Given information >>
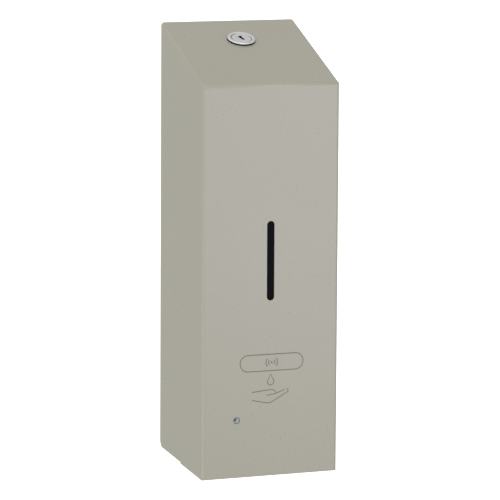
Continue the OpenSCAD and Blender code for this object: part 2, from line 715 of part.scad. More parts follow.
module drive_gear() color([0.9, 0.88, 0.8]) translate([gear_x[0], pump_y, gear_z0 + 0.15])
    difference() {
        linear_extrude(gear_h) gear_outline();
        translate([0, 0, -1]) cylinder(h = gear_h + 2, r = shaft_r);
    }

// The driven gear turns with its own stub shaft
module driven_gear() color([0.9, 0.88, 0.8]) translate([gear_x[1], pump_y, gear_z0 + 0.15])
    rotate(180 / teeth) {
        linear_extrude(gear_h) gear_outline();
        translate([0, 0, -2.4]) cylinder(h = gear_h + 4.4, r = shaft_r);
    }

// ---------- motor ----------

motor_top = motor_z0 + motor_h;
can_t = 0.8;

module motor_shaft() color("silver") translate([motor_x, pump_y, gear_z0 - 2])
    cylinder(h = motor_top + 2.5 - gear_z0, r = shaft_r);

module motor_armature() color([0.7, 0.4, 0.2]) translate([motor_x, pump_y, 0]) {
    tube(motor_z0 + 7, motor_z0 + 23, 8.8, shaft_r);
    tube(motor_z0 + 24.5, motor_z0 + 28.5, 3.2, shaft_r);
}

module motor_magnets() color([0.2, 0.2, 0.22]) translate([motor_x, pump_y, 0]) difference() {
    tube(motor_z0 + 6, motor_z0 + 24, motor_r - can_t, 9.6);
    for (a = [0, 90]) rotate(a) translate([-20, -2, 0]) cube([40, 4, 200]);
}

module motor_can() color("silver") translate([motor_x, pump_y, 0]) difference() {
    translate([0, 0, motor_z0]) cylinder(h = motor_h - 2, r = motor_r);
    translate([0, 0, motor_z0 + 1]) cylinder(h = motor_h, r = motor_r - can_t);
    translate([0, 0, motor_z0 - 1]) cylinder(h = 10, r = shaft_r + run);
}

module motor_cap() color([0.12, 0.12, 0.12]) translate([motor_x, pump_y, 0]) difference() {
    union() {
        translate([0, 0, motor_top - 2]) cylinder(h = 2, r = motor_r);
        translate([0, 0, motor_top - eps]) cylinder(h = 1.6, r = 4);
        for (s = [-1, 1]) block([s * 8 - 1.5, -0.3, motor_top - 1], [s * 8 + 1.5, 0.3, motor_top + 4]);
    }
    translate([0, 0, motor_top - 3]) cylinder(h = 10, r = shaft_r + run);
}

// ---------- electronics ----------

led_r = 2.3;
sensor_z = 22;            // height of the sensor's two lamps
sensor_y = board_y - board_t - 2.9;

module circuit_board() color([0.05, 0.35, 0.15]) difference() {
    block([board_x[0], board_y - board_t, board_z[0]], [board_x[1], board_y, board_z[1]]);
    for (z = [20, 88]) rod_y(board_y - 5, board_y + 5, 1.6, board_x[0] + 3, z);
}

// Two chips, a capacitor and the motor's and the cells' connectors, each block as its two
// corners seen from the rear and its height off the board
board_blocks = [[[-42, 50], [-32, 60], 2], [[-30, 40], [-24, 46], 1.6],
    [[-44, 28], [-36, 36], 7], [[-32, 24], [-24, 32], 6]];

module board_parts() color([0.15, 0.15, 0.15]) {
    for (b = board_blocks)
        block([b[0][0], board_y, b[0][1]], [b[1][0], board_y + b[2], b[1][1]]);
    translate([-27, board_y, 70]) rotate([-90, 0, 0]) cylinder(h = 11, r = 4);
}

module led(r, body_h) {
    cylinder(h = body_h, r = r);
    translate([0, 0, body_h]) difference() {
        sphere(r);
        translate([0, 0, -2 * r]) cube(4 * r, center = true);
    }
    cylinder(h = 1, r = r + 0.4);
}

module status_led() color([0.3, 0.5, 1]) translate([lens_x, board_y - board_t, lens_z])
    rotate([90, 0, 0]) led(led_r, 9);

module ir_emitter() color([0.5, 0.5, 0.6]) translate([-30, sensor_y, sensor_z])
    rotate([180, 0, 0]) led(led_r, 5.5);

module ir_receiver() color([0.1, 0.1, 0.12]) translate([-20, sensor_y, sensor_z])
    rotate([180, 0, 0]) led(led_r, 5.5);

module sensor_window() color([0.12, 0.03, 0.05]) {
    top = chassis_z0 + chassis_t;
    block([eye_x[0] + 0.2, eye_y[0] + 0.2, chassis_z0 - 0.5],
        [eye_x[1] - 0.2, eye_y[1] - 0.2, top + eps]);
    block([eye_x[0] - 1.5, eye_y[0] - 1, top], [eye_x[1] + 1.5, eye_y[1] + 1, top + 0.8]);
}

module switch_body() color([0.2, 0.2, 0.2]) difference() {
    block([switch_x - 5, chassis_front_y + 0.1, switch_z - 8],
        [switch_x + 5, board_y - board_t, switch_z + 8]);
    block([switch_x - 2.4, chassis_front_y - 1, switch_z - 5],
        [switch_x + 2.4, chassis_front_y + 6.1, switch_z + 5]);
}

// Slider shown in its lower place
module switch_slider() color("red")
    block([switch_x - 2.1, panel_y - 2.2, switch_z - 4.4],
        [switch_x + 2.1, chassis_front_y + 5.8, switch_z + 0.4]);

// ---------- batteries ----------

module battery_tray() color([0.16, 0.16, 0.17]) difference() {
    block([tray_x[0], tray_y[0], tray_z[0]], [tray_x[1], tray_y[1], tray_z[1]]);
    block([tray_x[0] + tray_t, tray_y[0] - 1, tray_z[0] + tray_t],
        [tray_x[1] - tray_t, tray_y[1] - tray_t, tray_z[1] - tray_t]);
}

module battery_cell(i) {
    up = i % 2 == 0 ? 1 : -1;
    nub = 1.2;
    color([0.15, 0.45, 0.75]) translate([cell_x[i], cell_y, cell_z[i] + cell_h / 2])
        rotate([up > 0 ? 0 : 180, 0, 0]) translate([0, 0, -cell_h / 2]) {
            cylinder(h = cell_h - nub, r = cell_r);
            translate([0, 0, cell_h - nub - eps]) cylinder(h = nub, r = 2.7);
        }
}

// A wound wire spring from z0 to z1 that narrows towards its free end
module contact_spring(z0, z1) {
    turns = 3;
    per_turn = 14;
    wire([for (k = [0 : turns * per_turn]) let (f = k / (turns * per_turn), a = k * 360 / per_turn,
        r = 4.8 - 2 * f) [r * cos(a), r * sin(a), z0 + (z1 - z0) * f]], 0.35, 6);
}

// Each cell's flat end rests on a spring, at the tray's floor or at its roof
module battery_springs() color("silver") for (i = [0 : 3]) translate([cell_x[i], cell_y, 0])
    if (i % 2 == 0) contact_spring(tray_z[0] + tray_t + contact_t + 0.4, cell_z[i] - 0.4);
    else contact_spring(tray_z[1] - tray_t - contact_t - 0.4, cell_z[i] + cell_h + 0.4);

module battery_contacts() color("silver") for (i = [0 : 3]) {
    y0 = cell_y - 6;
    y1 = cell_y + 6;
    x0 = cell_x[i] - 6;
    x1 = cell_x[i] + 6;
    floor_z = tray_z[0] + tray_t;
    roof_z = tray_z[1] - tray_t;
    block([x0, y0, floor_z], [x1, y1, floor_z + contact_t]);
    block([x0, y0, roof_z - contact_t], [x1, y1, roof_z]);
}

door_screw_at = [14.25, 40.5];

// Lid over the cells: a flange on the panel, a plug in the opening and an ear for its screw
module battery_door() color([0.95, 0.95, 0.95]) difference() {
    flange = 2.5;
    flange_y = [panel_y - 1.5, panel_y - 0.05];
    play = 0.3;
    ear = 5.25;
    union() {
        round_y([door_x[0] - flange, door_z[0] - flange], [door_x[1] + flange, door_z[1] + flange],
            flange_y, 3);
        round_y([door_x[0] + play, door_z[0] + play], [door_x[1] - play, door_z[1] - play],
            [panel_y - 0.1, chassis_front_y], 1);
        round_y([door_screw_at[0] - ear, door_screw_at[1] - ear],
            [door_screw_at[0] + ear, door_z[0] + 5], flange_y, 4);
    }
    rod_y(panel_y - 5, panel_y + 5, 1.7, door_screw_at[0], door_screw_at[1]);
}

// A panel between the corners a and b, given as (x, z), with corner radius r
module round_y(a, b, y, r) translate([0, y[1], 0]) rotate([90, 0, 0]) linear_extrude(y[1] - y[0])
    rounded_outline([[a[0], a[1], r], [b[0], a[1], r], [b[0], b[1], r], [a[0], b[1], r]]);

module door_screw() color("silver") translate([door_screw_at[0], panel_y - 1.5, door_screw_at[1]])
    rotate([90, 0, 0]) screw(1.3, 3.5, 2.8, 1.6);

// ---------- leads ----------

// Points on a smooth route through p, by repeated corner cutting
function cut(p) = concat([p[0]], [for (i = [0 : len(p) - 2]) each
    [0.75 * p[i] + 0.25 * p[i + 1], 0.25 * p[i] + 0.75 * p[i + 1]]], [p[len(p) - 1]]);

module motor_leads() color([0.7, 0.1, 0.1]) for (s = [-1, 1])
    wire(cut(cut([[motor_x + s * 8, pump_y, motor_top + 4.2], [motor_x + s * 8, pump_y, motor_top + 9],
        [-26 + s * 1.5, pump_y - 4, motor_top + 11], [-38 + s, pump_y - 12, 60],
        [-40 + s, board_y + 16, 34 + s], [-40 + s * 2, board_y + 7.2, 32]])), 0.7);

module battery_leads() color([0.1, 0.1, 0.1]) for (s = [-1, 1])
    wire(cut(cut([[tray_x[0] - 0.75, tray_y[1] - 5 + s * 2, 56], [-19, tray_y[1] - 2 + s * 2, 54],
        [-20 + s, board_y + 16 + s * 2, 42], [-28 + s * 2, board_y + 14, 29],
        [-28 + s * 2, board_y + 6.2, 28]])), 0.7);

// ---------- nodes ----------

front_cover();
level_window();
status_light_pipe();
hinge_pins();
pin_clips();
lock_barrel();
lock_nut();
lock_plug();
lock_cam();
cam_screw();
wall_plate();
latch_bracket();
hinge_washers();
chassis();
chassis_panel();
chassis_screws();
panel_screws();
tank_base();
tank();
tank_top();
tank_lid();
lid_gasket();
lid_pin();
tank_socket();
socket_ring();
inlet_hose();
outlet_hose();
nozzle();
pump_body();
pump_gasket();
pump_cover();
pump_screws();
drive_gear();
driven_gear();
motor_shaft();
motor_armature();
motor_magnets();
motor_can();
motor_cap();
circuit_board();
board_parts();
status_led();
ir_emitter();
ir_receiver();
sensor_window();
switch_body();
switch_slider();
battery_tray();
battery_cell(0);  // battery_cell_1
battery_cell(1);  // battery_cell_2
battery_cell(2);  // battery_cell_3
battery_cell(3);  // battery_cell_4
battery_springs();
battery_contacts();
battery_door();
door_screw();
motor_leads();
battery_leads();
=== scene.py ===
import json
from math import acos, cos, degrees, pi, radians, sin, tan

import bmesh
import bpy
from mathutils import Matrix, Vector
from mathutils.bvhtree import BVHTree


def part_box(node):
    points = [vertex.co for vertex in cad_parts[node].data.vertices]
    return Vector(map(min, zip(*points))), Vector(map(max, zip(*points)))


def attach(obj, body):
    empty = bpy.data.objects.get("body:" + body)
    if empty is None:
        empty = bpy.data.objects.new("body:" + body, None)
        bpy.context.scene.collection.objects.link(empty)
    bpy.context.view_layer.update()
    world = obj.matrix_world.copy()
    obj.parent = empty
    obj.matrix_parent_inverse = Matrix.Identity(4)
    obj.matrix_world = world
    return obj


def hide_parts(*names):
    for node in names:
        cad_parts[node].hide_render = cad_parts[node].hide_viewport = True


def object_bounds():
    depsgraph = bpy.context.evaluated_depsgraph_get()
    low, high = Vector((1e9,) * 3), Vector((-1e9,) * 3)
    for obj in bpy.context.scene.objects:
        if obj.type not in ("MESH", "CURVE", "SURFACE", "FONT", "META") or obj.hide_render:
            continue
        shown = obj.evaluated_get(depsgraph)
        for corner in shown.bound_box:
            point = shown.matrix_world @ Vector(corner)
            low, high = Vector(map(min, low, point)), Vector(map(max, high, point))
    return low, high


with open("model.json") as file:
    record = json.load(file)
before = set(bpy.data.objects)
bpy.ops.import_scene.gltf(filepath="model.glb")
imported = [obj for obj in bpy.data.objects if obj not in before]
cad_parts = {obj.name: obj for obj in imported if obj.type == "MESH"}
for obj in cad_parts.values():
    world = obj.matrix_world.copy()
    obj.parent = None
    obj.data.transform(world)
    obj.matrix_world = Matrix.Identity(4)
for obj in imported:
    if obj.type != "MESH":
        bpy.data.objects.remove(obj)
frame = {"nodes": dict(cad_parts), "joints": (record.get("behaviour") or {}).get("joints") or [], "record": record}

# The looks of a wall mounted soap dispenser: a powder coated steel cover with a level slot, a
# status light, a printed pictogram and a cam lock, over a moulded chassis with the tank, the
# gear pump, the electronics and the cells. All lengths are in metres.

MM = 0.001
CAD_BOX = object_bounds()
RECORD = frame["record"]
SLOT_OF = {part["node"]: part["material_slot"] for part in RECORD["subparts"]}
BODY_OF = {node: body for body, nodes in RECORD["behaviour"]["bodies"].items() for node in nodes}
JOINT = {joint["name"]: joint for joint in frame["joints"]}
X, Y, Z = Vector((1, 0, 0)), Vector((0, 1, 0)), Vector((0, 0, 1))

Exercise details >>
Take every line that includes the string "names" and copy it.

Solution to this problem >>
def hide_parts(*names):
    for node in names:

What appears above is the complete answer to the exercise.